Blog post
June 9, 2026

What a Huel believes

It’s time to get over our obsession of optimisation.

I’ll be the first to say that I have a system for everything, putting meet-ups into a Google Calendar, not eating until noon, and checking my website’s metrics. It does give me a slight sense of control, which as a new freelancer, is the ultimate life hack for not losing your head in the maelstrom of your first year.

I do however, build my systems with a bit of leeway for having a couple of glasses of wine. Because it’s hardly going to ruin three days of my life.  

If you’ve been online at all over the last few days, you’ll hopefully get the reference. Steven Bartlett ruined his sleep, ate poorly, skipped the gym and “podcasted worse” after drinking a couple of glasses of wine (on a school night!). All recorded and informed by a wearable Whoop device. The backlash from this has been pretty entertaining. But it did bring a few thoughts from the back of mind to front and centre. Why are we all being told that we need to optimise more? Isn’t everyone burned out already?

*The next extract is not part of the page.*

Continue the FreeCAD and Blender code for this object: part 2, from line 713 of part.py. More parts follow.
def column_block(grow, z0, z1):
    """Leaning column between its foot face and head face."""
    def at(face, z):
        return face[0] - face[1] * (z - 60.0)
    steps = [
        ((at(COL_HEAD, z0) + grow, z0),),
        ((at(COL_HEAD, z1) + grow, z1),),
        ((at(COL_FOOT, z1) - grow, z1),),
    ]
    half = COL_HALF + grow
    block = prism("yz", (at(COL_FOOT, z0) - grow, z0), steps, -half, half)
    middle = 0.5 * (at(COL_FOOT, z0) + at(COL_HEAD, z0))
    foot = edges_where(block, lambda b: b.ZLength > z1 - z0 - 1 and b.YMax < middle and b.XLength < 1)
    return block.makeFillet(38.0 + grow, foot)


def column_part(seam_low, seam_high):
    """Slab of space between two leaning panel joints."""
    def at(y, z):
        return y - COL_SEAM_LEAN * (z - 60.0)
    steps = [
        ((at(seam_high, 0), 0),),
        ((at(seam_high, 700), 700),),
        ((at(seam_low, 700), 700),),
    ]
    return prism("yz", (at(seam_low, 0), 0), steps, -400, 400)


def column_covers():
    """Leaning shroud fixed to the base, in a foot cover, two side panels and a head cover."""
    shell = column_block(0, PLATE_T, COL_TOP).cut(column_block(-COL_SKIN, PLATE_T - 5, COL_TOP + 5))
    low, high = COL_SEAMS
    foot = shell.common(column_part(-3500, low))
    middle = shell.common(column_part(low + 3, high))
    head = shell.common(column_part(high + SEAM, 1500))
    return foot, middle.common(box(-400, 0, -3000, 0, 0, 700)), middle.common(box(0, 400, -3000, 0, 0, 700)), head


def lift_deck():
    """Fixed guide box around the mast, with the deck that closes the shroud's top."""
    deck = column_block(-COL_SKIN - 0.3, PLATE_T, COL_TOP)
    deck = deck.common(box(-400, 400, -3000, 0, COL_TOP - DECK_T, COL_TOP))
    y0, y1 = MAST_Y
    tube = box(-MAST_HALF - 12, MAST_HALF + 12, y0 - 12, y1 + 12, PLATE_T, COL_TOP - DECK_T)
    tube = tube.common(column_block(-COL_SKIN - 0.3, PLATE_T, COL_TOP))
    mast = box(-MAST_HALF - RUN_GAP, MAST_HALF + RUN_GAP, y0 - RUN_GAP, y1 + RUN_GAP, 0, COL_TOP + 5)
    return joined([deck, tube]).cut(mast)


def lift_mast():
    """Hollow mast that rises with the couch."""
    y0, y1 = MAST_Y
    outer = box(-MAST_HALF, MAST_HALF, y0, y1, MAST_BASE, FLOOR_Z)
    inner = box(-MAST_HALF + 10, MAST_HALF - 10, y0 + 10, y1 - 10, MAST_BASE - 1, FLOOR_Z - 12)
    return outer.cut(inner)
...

Most people are stuck in some sort of grind, modern life is rigid and expensive. Fewer of us own our homes, we’re eating out less and don’t even get me started on the fertility crisis. We should be allowed to break the monotony every now and then, but that’s also being packaged and sold to us as a subscription or metric.

Take the running club boom for example. We should be overjoyed that so many people want to join a club and socialise whilst exercising. Yet there’s constant discourse that running clubs have become more about socialising and ‘doing a 5k jog’, and less about improving performance, measuring heart rate zones and clocking your best pace. I’ve been to both types of running clubs, and I’m giving the macro talk a wide berth on a Saturday morning.

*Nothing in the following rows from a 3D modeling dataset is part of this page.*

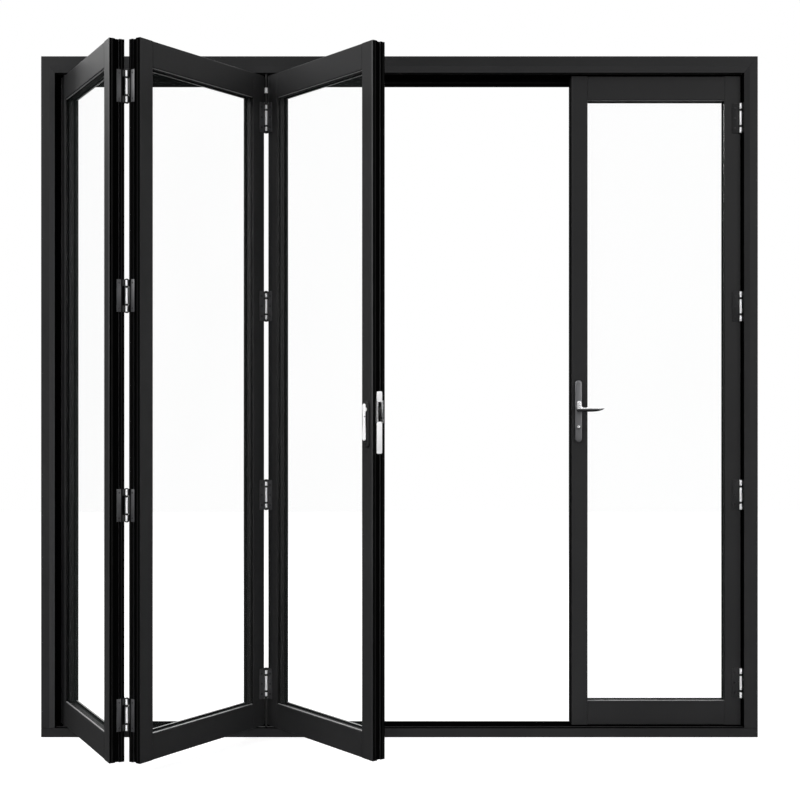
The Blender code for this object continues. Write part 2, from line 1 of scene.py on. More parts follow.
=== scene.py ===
import json
import math

import bmesh
import bpy
from mathutils import Matrix, Vector


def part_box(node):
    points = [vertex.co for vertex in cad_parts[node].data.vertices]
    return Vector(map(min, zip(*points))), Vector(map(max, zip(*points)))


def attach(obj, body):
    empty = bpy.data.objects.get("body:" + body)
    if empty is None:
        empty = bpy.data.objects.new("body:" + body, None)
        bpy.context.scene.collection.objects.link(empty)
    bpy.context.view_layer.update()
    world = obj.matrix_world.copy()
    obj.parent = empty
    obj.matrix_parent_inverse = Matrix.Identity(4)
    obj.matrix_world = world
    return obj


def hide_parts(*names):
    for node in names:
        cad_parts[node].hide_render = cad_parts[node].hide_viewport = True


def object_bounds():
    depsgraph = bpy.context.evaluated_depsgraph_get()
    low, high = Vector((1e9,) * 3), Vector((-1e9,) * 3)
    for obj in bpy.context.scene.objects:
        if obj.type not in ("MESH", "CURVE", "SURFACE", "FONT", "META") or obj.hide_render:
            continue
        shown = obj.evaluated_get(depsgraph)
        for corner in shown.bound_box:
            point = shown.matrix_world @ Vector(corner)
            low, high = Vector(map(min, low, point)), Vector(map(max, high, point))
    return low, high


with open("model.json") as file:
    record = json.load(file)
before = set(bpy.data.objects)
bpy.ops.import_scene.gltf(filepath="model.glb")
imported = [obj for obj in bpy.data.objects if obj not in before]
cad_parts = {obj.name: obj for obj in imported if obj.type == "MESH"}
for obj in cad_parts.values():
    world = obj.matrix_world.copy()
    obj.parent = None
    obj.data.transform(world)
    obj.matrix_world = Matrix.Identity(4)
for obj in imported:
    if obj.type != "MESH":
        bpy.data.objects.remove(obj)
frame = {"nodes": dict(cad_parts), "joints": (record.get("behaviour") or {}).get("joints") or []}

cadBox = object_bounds()
nodes = frame["nodes"]
upAxis = Vector((0, 0, 1))


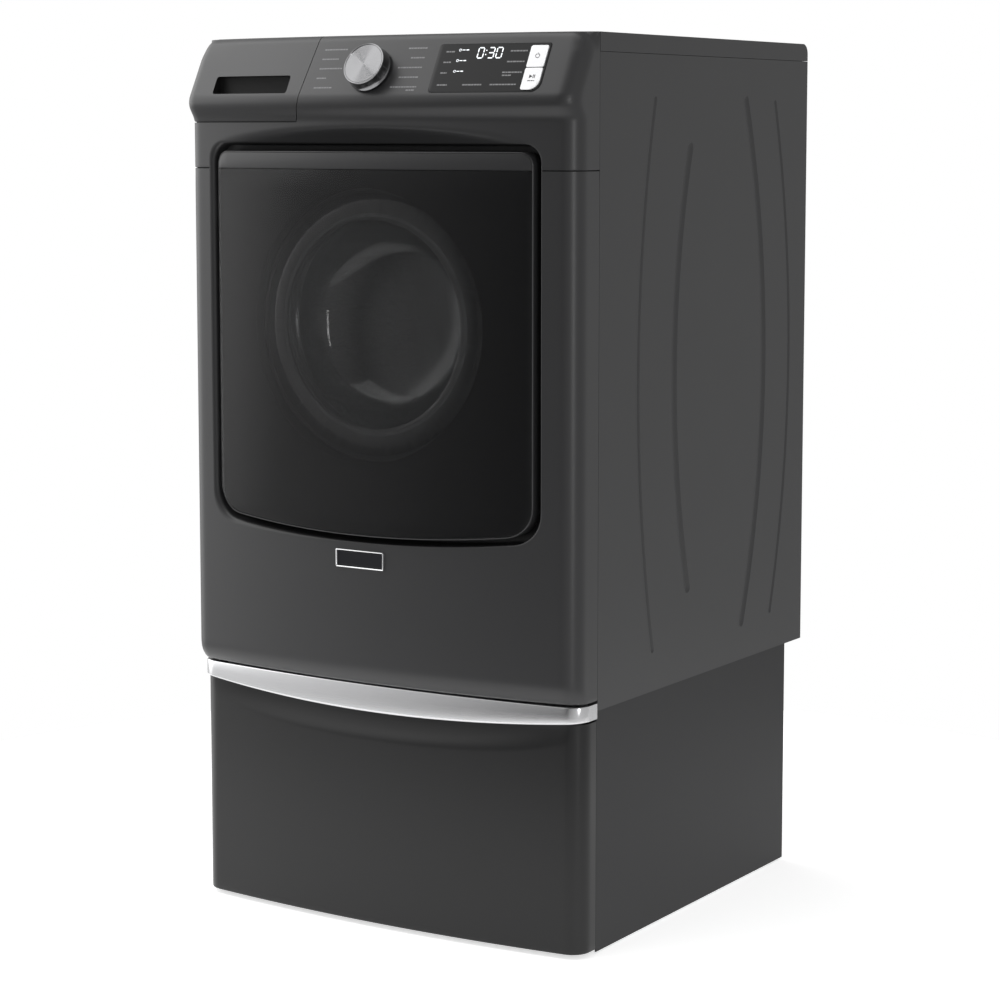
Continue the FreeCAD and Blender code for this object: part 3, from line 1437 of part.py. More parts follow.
def spider():
    """The three-armed casting behind the drum, with the shaft through it."""
    start = DRUM_BACK
    hub = on_drum_axis(
        "spider_hub",
        [
            ("0", start),
            ("46", start),
            ("40", start + " + 16"),
            ("dim.shaft_radius", start + " + 18"),
            ("dim.shaft_radius", PULLEY_DEPTH + " + dim.pulley_width + 6"),
            ("0", PULLEY_DEPTH + " + dim.pulley_width + 6"),
        ],
    )
    seam, axis = mm(SEAM_Y), mm(AXIS_Z)
    y = seam + mm(DRUM_BACK)
    arms = []
    for index in range(3):
        arm = block((-17, 17), (y, y + 12), (20, mm("drum_radius") - 4))
        rib = block((-4, 4), (y, y + 18), (20, mm("drum_radius") - 60))
        for shape in (arm, rib):
            shape.Placement = Placement(Vector(0, 0, axis), Rotation(Vector(0, 1, 0), 120 * index + 60))
            arms.append(shape)
    doc.recompute()
    piece("drum_spider", feature("drum_spider", main_piece(hub.Shape.multiFuse(arms))))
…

There’s even a particularly-bitter Telegraph article (which is saying a lot for the Telegraph), attacking casual runner’s bodies and their “clueless commitment to exercise” and equating this to the Gen Z loneliness epidemic. Let’s also not forget Nike’s “Runners welcome. Walkers tolerated” campaign.

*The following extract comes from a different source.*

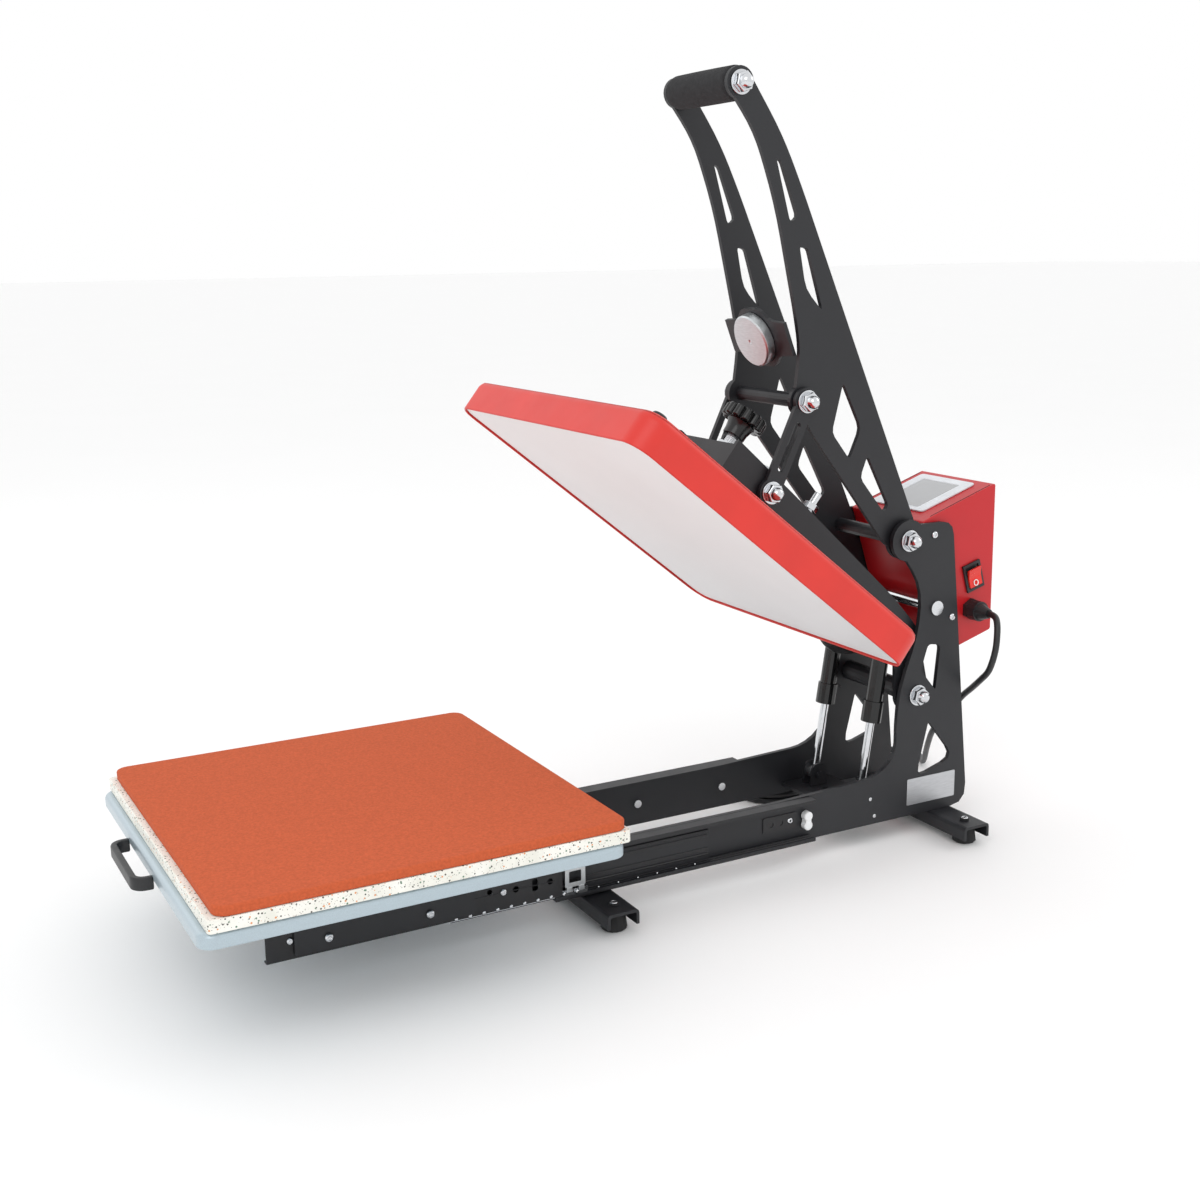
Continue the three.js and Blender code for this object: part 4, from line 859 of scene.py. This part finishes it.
def side_pair(name, make, body, material, bevel=0.3, stands_for=""):
    """make() gives a right-hand piece; its mirror image is the left-hand one."""
    right = make()
    right.name = name + "_right"
    left = mirrored(right, name + "_left")
    for side, obj in (("right", right), ("left", left)):
        nodes = (f"{stands_for}_{side}",) if stands_for else ()
        fit(obj, body, material, SHOP, bevel, nodes)


def inner_member():
    """The rail on the drawer: a channel with slots and holes through its web."""
    web = plate_x("web", soft_rectangle(-117, 172, 31.5, 66.6, 1), 78.2, 79.6)
    holes = [
        bar_x("hole", radius, 70, 90, y, z, count=24)
        for radius, y, z in ((3.2, 123, 49), (3.0, 159, 49), (3.6, 60, 49), (3.2, -70, 49), (2.6, 96, 52))
    ]
    slot = plate_x("slot", soft_rectangle(140, 146, 43, 55, 2.5), 70, 90)
    web = carve(web, *holes, slot)
    lips = [
        box("lip", 72.6, 78.4, -117, 172, z, z + 1.4)
        for z in (31.5, 65.2)
    ]
    groove = box("groove", 79.4, 79.9, -100, 165, 48.2, 48.9)
    return merge("rail", [web, *lips, groove])


def ball_cage():
    """The thin steel cage with its balls, along the lower and upper edge of the middle rail."""
    pieces = []
    for z in (32.6, 65.4):
        pieces.append(box("strip", 77.3, 78.0, 54, 200, z - 2.6, z + 2.6))
        pieces += [ball("ball", 2.4, 78.0, 62 + 14 * i, z) for i in range(10)]
    return merge("cage", pieces)


def release_clip():
    """A square loop of bright strip with a foot on each side, at the front end of the outer rail."""
    loop = plate_x("loop", soft_rectangle(175, 197, 38, 58, 2), 78.2, 79.6)
    window = plate_x("window", soft_rectangle(179.5, 192.5, 42.5, 54, 1), 70, 90)
    loop = carve(loop, window)
    feet = [
        box("foot", 76.5, 80.2, y, y + 6, 33.4, 38.6)
        for y in (176.5, 189.5)
    ]
    return merge("clip", [loop, *feet])


def stop_plate():
    """The raised rectangle pressed into the outer rail, with two dimples."""
    plate = plate_x("raised", soft_rectangle(410, 452, 42, 59, 2), 68.5, 69.7)
    dimples = [bar_x("dimple", 3.0, 69.0, 80, y, 50.5, count=24) for y in (420, 432)]
    return carve(plate, *dimples)


def bumper():
    """A soft white stop with two lobes."""
    lobes = [bar_x("lobe", 5.2, 68.8, 77, 463, z, 1.0, 28) for z in (43.5, 53.5)]
    waist = box("waist", 69.2, 76.4, 459.5, 466.5, 43, 54)
    return union(lobes[0], lobes[1], waist)


def bar_y(name, radius, y0, y1, x, z, count=16):
    """A round bead along Y."""
    loops = [[(a, y, b) for a, b in circle(radius, x, z, count)] for y in (y0, y1)]
    return loft(name, loops)


def outer_races():
    """The rolled grooves that the balls run in, above and below the outer rail's web."""
    beads = [bar_y("bead", 1.6, 166, 469, x, z) for x in (70.4, 75.0) for z in (29.2, 68.9)]
    lips = [box("lip", 78.2, 79.9, 165.5, 469.5, z, z + 2.2) for z in (26.4, 69.6)]
    return merge("races", beads + lips)


def middle_ribs():
    """Long ribs rolled into the middle rail."""
    ribs = [bar_y("rib", radius, 58, 341, 71.4, z) for radius, z in ((1.5, 36.5), (1.5, 61.6))]
    ribs += [box("step", 71.0, 72.0, 58, 341, z, z + 3) for z in (40.5, 54.6)]
    return merge("ribs", ribs)


def race_dots():
    """Bright balls that show along the lower race."""
    return merge("dots", [ball("dot", 1.1, 77.6, 212 + 22 * i, 31.2) for i in range(6)])


side_pair("outer_races", outer_races, "frame", SLIDE_BLACK, 0.2, "")
side_pair("middle_ribs", middle_ribs, "mid_slides", SLIDE_BLACK, 0.2, "")
side_pair("race_dots", race_dots, "mid_slides", CHROME, 0, "")
side_pair("drawer_rail", inner_member, "drawer", SLIDE_BLACK, 0.3, "inner_rail")
side_pair("ball_cage", ball_cage, "mid_slides", CHROME, 0.1, "")
side_pair("release_clip", release_clip, "frame", ZINC, 0.3, "")
side_pair("stop_plate", stop_plate, "frame", SLIDE_BLACK, 0.3, "")
side_pair("rail_bumper", bumper, "frame", WHITE_PLASTIC, 0.5, "")
screw_pair("rail_screw", "frame", 68.8, 444, 50.5, 3.6, 2.0)
for mark, (y, z) in enumerate(((-95, 49), (30, 49), (110, 49))):
    screw_pair(f"drawer_rail_screw_{mark + 1}", "drawer", 79.65, y, z, 3.4, 1.9)
for mark, y in enumerate((-61, 35)):
    screw_pair(f"bracket_nut_{mark + 1}", "drawer", 83.0, y, 46, 4.4, 3.0)


# ------------------------------------------------------------------ handle
def make_grip():
    """A foam sleeve, swollen a little between its pinched ends."""
    profile = [(12.5, -52.1), (15.2, -51.4), (16.2, -49)]
    for k in range(1, 24):
        x = -49 + 98 * k / 24
        profile.append((16.2 + 0.25 * math.sin(math.pi * k / 24), x))
    profile += [(16.2, 49), (15.2, 51.4), (12.5, 52.1)]
    grip = turned("grip_sleeve", profile, "X", (GRIP.y, GRIP.z), 56)
    fit(grip, "handle", FOAM, SHOP, 0, ("foam_grip",))


def make_disc():
    """A turned steel disc with a chamfered rim and a shallow pip at its centre."""
    disc = turned(
        "steel_disc",
        [(1.6, -4.4), (2.4, -5.0), (25.9, -5.0), (27.4, -3.7), (27.5, 4.6), (27.0, 5.0)],
        "Z", (0, 0), 72,
    )
    fit(disc, "handle", ZINC, DISC, 0.2, ("armature_disc",))


make_grip()
make_disc()


# ------------------------------------------------------------------ control box
BOX_HALF_WIDTH = 60.7
SLOPE = math.atan2(382 - 349, 717 - 616)
PANEL = SHOP @ Matrix.Translation((0, 616, 349)) @ Matrix.Rotation(SLOPE, 4, "X")


def make_box():
    """A folded sheet case with softened bends."""
    outline = rounded([(663, 203, 3), (718, 219, 3), (717, 382, 3), (616, 349, 3)])
    case = plate_x("sheet_case", outline, -BOX_HALF_WIDTH, BOX_HALF_WIDTH)
    fit(case, "frame", BOX_RED, SHOP, 1.4, ("control_box",))
    seams = [
        box("seam", x - 0.2, x + 0.2, 14, 100, 0.0, 0.35)
        for x in (-57.6, 57.6)
    ]
    fit(merge("case_seams", seams), "frame", BLACK, PANEL, 0, ())


def panel_slab(name, x0, x1, y0, y1, z0, z1, corner):
    return slab_z(name, soft_rectangle(x0, x1, y0, y1, corner), z0, z1)


def make_screen():
    bezel = panel_slab("screen_bezel", -48, 40, 17.5, 95.5, 0.2, 2.0, 5)
    opening = panel_slab("opening", -34, 26, 24.6, 85, 1.2, 3.0, 2)
    fit(carve(bezel, opening), "frame", PANEL_PLASTIC, PANEL, 0.4, ("touch_panel",))
    glass = panel_slab("screen_glass", -33.6, 25.6, 25, 84.6, 1.0, 1.7, 1.6)
    fit(glass, "frame", SCREEN, PANEL, 0.2, ())


ROCKER_LEAN = math.radians(16)
ROCKER_PLACE = SHOP @ Matrix.Translation((BOX_HALF_WIDTH, 688.5, 282.5)) @ Matrix.Rotation(ROCKER_LEAN, 4, "X")
ROCKER_MARKS = ROCKER_PLACE @ Matrix.Rotation(math.radians(-9), 4, "Z")


def make_rocker_marks():
    """A bar and a ring, the usual on and off signs."""
    bar = box("on_bar", 5.0, 5.5, -0.6, 0.6, 3.5, 9.5)
    angle = [2 * math.pi * k / 24 for k in range(24)]
    inner = [(5.1, 2.1 * math.cos(t), -6.5 + 2.8 * math.sin(t)) for t in angle]
    outer = [(5.1, 3.0 * math.cos(t), -6.5 + 3.7 * math.sin(t)) for t in angle]
    raised = [(5.6, y, z) for _, y, z in outer]
    raised_inner = [(5.6, y, z) for _, y, z in inner]
    ring = loft("off_ring", [inner, outer, raised, raised_inner], caps=False, closed=True)
    fit(merge("rocker_marks", [bar, ring]), "power_rocker", MARK, ROCKER_MARKS, 0, ())


make_box()
make_screen()
make_rocker_marks()


# ------------------------------------------------------------------ label and side plate screws
def make_label():
    plate = plate_x("blank_label", soft_rectangle(601, 668, 36, 66, 1.5), 67.02, 67.5)
    fit(plate, "frame", LABEL, SHOP, 0.1, ())


make_label()
screw_pair("plate_pin_upper", "frame", 66.9, 551, 53, 2.2, 0.8)
screw_pair("plate_pin_lower", "frame", 66.9, 557, 33, 2.2, 0.8)
for mark, y in enumerate((335, 443)):
    screw_pair(f"sill_nut_{mark + 1}", "frame", 59.0, y, 48, 4.4, 3.0)


# ------------------------------------------------------------------ feet
def make_foot_screws():
    for name, y in (("front", 212.5), ("rear", 649)):
        for side, x in (("right", 107), ("left", -107)):
            screw = turned(
                f"{name}_foot_screw_{side}",
                [(3.9, 23.8), (4.2, 24.3), (4.2, 26.2), (3.2, 27.0), (2.0, 27.0), (1.8, 25.2)],
                "Z", (x, y), 28,
            )
            fit(screw, "frame", CHROME, SHOP, 0, ())


make_foot_screws()


# ------------------------------------------------------------------ wiring conduit
CONDUIT_ROUTE = [
    (-13, 502, 297), (-13, 516, 291), (-14, 528, 279), (-15, 537, 258), (-16, 544, 235), (-17, 553, 216),
    (-19, 568, 204), (-20, 588, 200), (-21, 608, 202), (-21, 626, 210), (-21, 639, 221), (-21, 648.5, 231),
]


def make_conduit():
    """A corrugated tube: the radius rises and falls along the line."""
    line = smooth_line(CONDUIT_ROUTE, 1.1)
    sizes = [9.3 if (i // 2) % 2 == 0 else 7.9 for i in range(len(line))]
    rings = sweep("corrugated_conduit", line, lambda i: sizes[min(i, len(sizes) - 1)], 24)
    fit(rings, None, HOSE, SHOP, 0, ("conduit",))
    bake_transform(rings)


make_conduit()


# ------------------------------------------------------------------ stage
def make_stage():
    bm = bmesh.new()
    for x, y in ((-40, -40), (40, -40), (40, 40), (-40, 40)):
        bm.verts.new((x, y, -0.0002))
    bm.faces.new(bm.verts)
    floor = add_object("floor", bm)
    surface = Surface("pale_floor", (250, 250, 250), 0.7)
    floor.data.materials.append(surface.mottle(400, 0.004).material)
    world = bpy.data.worlds.new("studio")
    world.use_nodes = True
    world.node_tree.nodes["Background"].inputs["Color"].default_value = (1, 1, 1, 1)
    world.node_tree.nodes["Background"].inputs["Strength"].default_value = 1.0
    bpy.context.scene.world = world
    bpy.context.scene.view_settings.view_transform = "Standard"
    for name, place, target, size, power in (
        ("key", (1.6, -1.5, 2.2), (0, 0, 0.3), 1.6, 13),
        ("fill", (-2.0, -1.4, 1.6), (0, 0, 0.3), 1.8, 4),
        ("rim", (0.8, 2.4, 1.8), (0, 0, 0.3), 1.4, 7),
    ):
        data = bpy.data.lights.new(name, "AREA")
        data.size = size
        data.energy = power
        light = bpy.data.objects.new(name, data)
        light.location = place
        direction = Vector(target) - Vector(place)
        light.rotation_euler = direction.to_track_quat("-Z", "Y").to_euler()
        bpy.context.scene.collection.objects.link(light)


make_stage()


# ------------------------------------------------------------------ carried-over CAD nodes
def dress_nodes():
    dress = {
        "black_paint": BLACK,
        "rubber": RUBBER,
        "bright_steel": CHROME,
        "zinc_plate": ZINC,
        "red_box": BOX_RED,
        "red_cover": COVER_RED,
        "tray_paint": TRAY,
        "insulating_board": BOARD,
        "silicone_sponge": SPONGE,
        "release_sheet": SHEET,
        "cast_aluminium": ALUMINIUM,
        "wool_blanket": WOOL,
        "panel_plastic": PANEL_PLASTIC,
        "rocker_plastic": ROCKER,
        "black_plastic": PLASTIC,
        "circuit_board": GREEN_BOARD,
    }
    for part in frame["record"]["subparts"]:
        node = frame["nodes"][part["node"]]
        node.data.materials.clear()
        gas_spring = part["node"].startswith("spring_cylinder")
        node.data.materials.append(GLOSS_BLACK if gas_spring else dress[part["material_slot"]])


dress_nodes()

Even if you’re not a runner, the feeling of not doing enough, or not approaching everything with robotic precision is following you around in another aspect of life. The feeling that you’re just a casual, and not taking things seriously enough. I’m currently grappling this with freelancing by not hitting my £10k month already.

Let’s be realistic, the £10k months everybody else seems to be going on about aren’t likely to happen quickly. Yet we’re constantly shown by our algorithms those (actually quite expensive) courses or workshops that promise to help you ‘unlock your dream client’, or avoid cold-pitching altogether. You’re made to feel that you’re falling behind because you simply don’t want it (another subscription) enough. Freelancing has always been a patience game, but it feels like it’s become Pay to Play.

Even when you’ve avoided this altogether, and find yourself cold-pitching (it can work!), your Gmail will be giving you suggestions on how to optimise your message. I tried this as an experiment to see what a perfectly-optimised cold pitch would look like. It read as being pretty cold. Sure, it got to the point quicker without my usual preamble. But it left no space for the person behind the pitch.

I sent the human-written pitch and got ghosted, and I did wonder if that was because I hadn’t optimised that email, or unlocked the freelancer cheat sheet beforehand. No good posting about it, as Fridays are the worst days for engagement, and that’d tank too. But ghosting happens, even the more successful freelancers face it more times than they'll admit.

Companies selling you optimisation tend to do really well for themselves when you’re locked into their subscription fees and giving them your data. Whether it’s Strava, LinkedIn Premium, or whatever ‘pro’ version of a platform you’re using that used to be free. I’ve paid the subscription for better engagement, heart rate breakdowns and the optimised Hook. In exchange for metrics and negligible ROI, they removed my freedom to fail and learn from it.

And you will still fail, because you’re a human that can’t optimise your way out of rejection, the algorithm changing or wanting a glass of wine. Allow yourself to fail, you’ll save yourself the burnout, and have a bit more fun.